We settled for the alligator head instead — it’s more our style.
Filed under: Florida | Tags: cross creek, marjorie kinnan rawlings house, ocala, suburbia
Central Florida claims to be “The Real Florida.” Which makes me wonder which Florida is the imposter?
We spent most of our time in Ocala, where my in-laws live in a gated retirement community. It was difficult to explain to them my obsession with photographing the symmetry of their neighborhood, all the driveways and mailboxes lined up in pristine rows. Tiny sprinklers watering the lawns like clockwork each morning, the humidity stifling before the sun rose.
And when we needed a break, we headed to Cross Creek, possibly the “real Florida” – whatever it means to have a place be the definitive icon of an entire state – where Marjorie Kinnan Rawlings escaped to write The Yearling. I try to find something good about every place I visit, even if it’s not a place I would have chosen on my own; sometimes “it is necessary to leave the impersonal highway, to step inside the rusty gate and close it behind.” And forget about the mosquitoes and Disney World and all the strip malls dotting the highways that got us there.

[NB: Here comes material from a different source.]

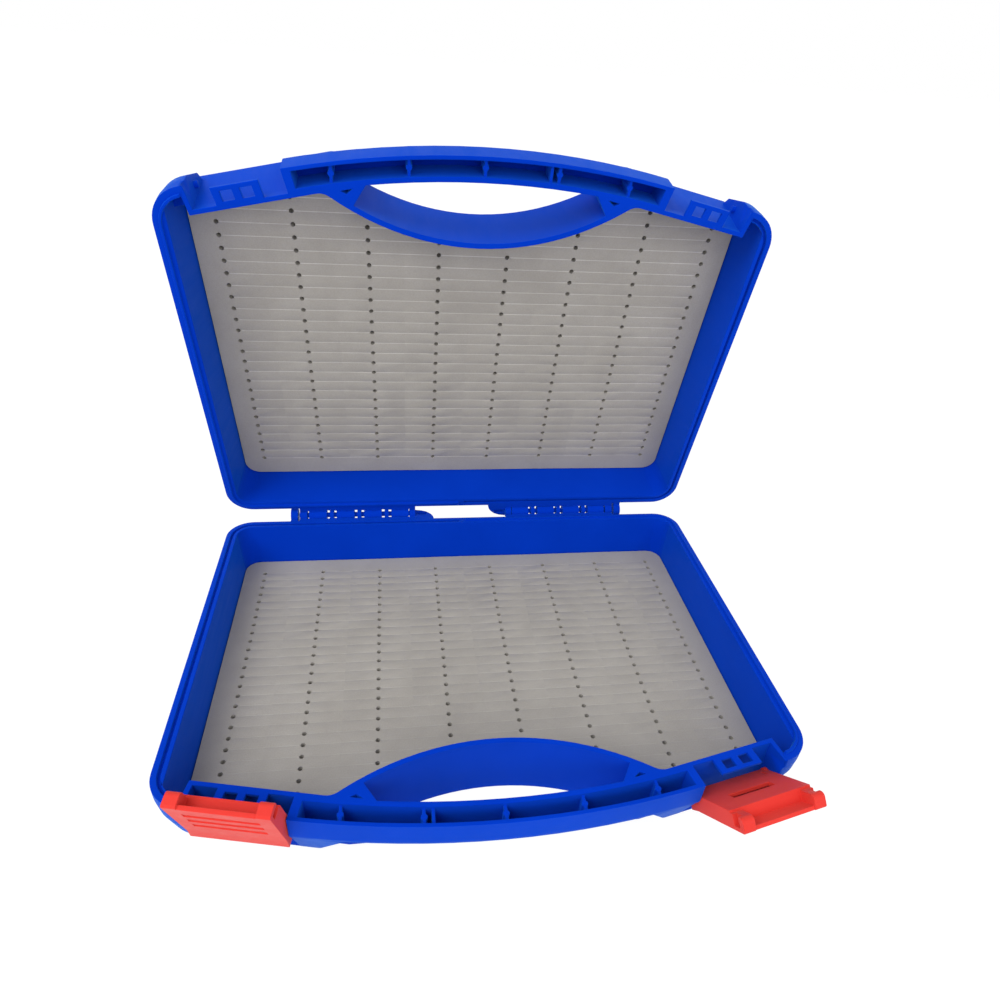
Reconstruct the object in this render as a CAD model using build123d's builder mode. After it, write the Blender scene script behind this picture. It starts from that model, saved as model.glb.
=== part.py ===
from build123d import *
from math import atan, cos, degrees, radians, sin, sqrt, tan
import os

# Fly box: a flat carrying case of two like plastic halves joined by a two part hinge.
# Each half holds a slit foam sheet, and two red latches stand on the lower half.
# All lengths are in millimetres. A half is drawn in its own frame: X along the hinge,
# Y from the hinge axis towards the handle, Z up out of the tray, zero at the parting plane.

# Case
half_width = 165.0
shell_depth = 37.0
hinge_to_rim = 7.0
rim_gap = 0.05
rim_width = 7.0
rim_height = 6.0
wall = 3.0
floor_thickness = 2.0
tray_draft = 2.5
back_corner_radius = 16.5
front_corner_radius = 20.0
foot_corner_radius = 6.0
floor_edge = 2.0
front_slope = 12.25
overrun = 2.0

# Latch recess, measured along the sloping front wall of the tray
recess_side_gap = 19.4
recess_reach = 231.7
recess_length = 48.1
recess_depth = 12.0
recess_land = 2.4
post_side_wall = 2.6
post_straight = 13.0
post_knee = 30.0
post_knee_share = 0.55
post_back = 196.0
corner_pocket_depth = 15.0
shelf_length = 24.0
shelf_reach = 8.7
shelf_thickness = 2.0
window_length = 6.2
window_width = 5.2
window_gap = 3.8
window_setback = 1.4
stud_radius = 1.7
stud_length = 2.1
stud_root = 1.0
stud_reach = 5.25
stud_depth = 18.25

# Handle
handle_front = 254.0
handle_radius = 475.0
handle_wall = 2.0
channel_width = 8.0
bar_back_wall = 2.8
handle_depth = 18.0
handle_edge_radius = 6.0
shoulder_length = 23.5
shoulder_depth = 16.0
shoulder_reach = 10.5
shoulder_lean = 12.0
foot_reach = 2.5
channel_floor = 2.5
channel_end_wall = 4.8
rib_count = 5
rib_thickness = 1.6
rib_setback = 1.5
rib_boss_radius = 1.6
plain_rib_place = 33.8
arch_radius = 137.0
arch_reach = 206.8
arch_wall = 2.9
arch_blend_radius = 8.0
opening_end_wall = 8.0
opening_lean = 6.5
web_wall = 1.6
web_pocket_depth = 8.0
web_pocket_length = 6.0
web_pocket_width = 2.8

# Rim seal: a groove on the right of each half, a tongue on the left
groove_setback = 3.0
groove_width = 1.8
groove_depth = 2.0
tongue_clearance = 0.2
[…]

Filed under: Florida | Tags: americana, florida, hawthorne, route 301, taxidermy, tony's
We spotted it across Route 301 on our way to Ocala: FREE TAXIDERMY MUSEUM. I jotted it down in my trusty notebook (yes, I keep lists of places we see of interest along the way, compulsive organizer that I am) and tried like hell to find this place via Google. No worries – we just drove back the way we arrived a few days later.
Housed in a former motel, Tony’s is more of a gallery than a museum since all mounted pieces are for potential sale. We were expecting Norman Bates-creepy, but the yard was surprisingly lush and inviting, with pink flowers and long green grass. We walked to the side of the building and pushed open the door. It was dark inside, but we could see the outline of elephant tusks protruding from the back wall. A tiny bell tinkled and a woman with a red beehive flicked on some lights for us. “Look around, spend as much time as you like,” she said and left us alone with the once-wild beasts.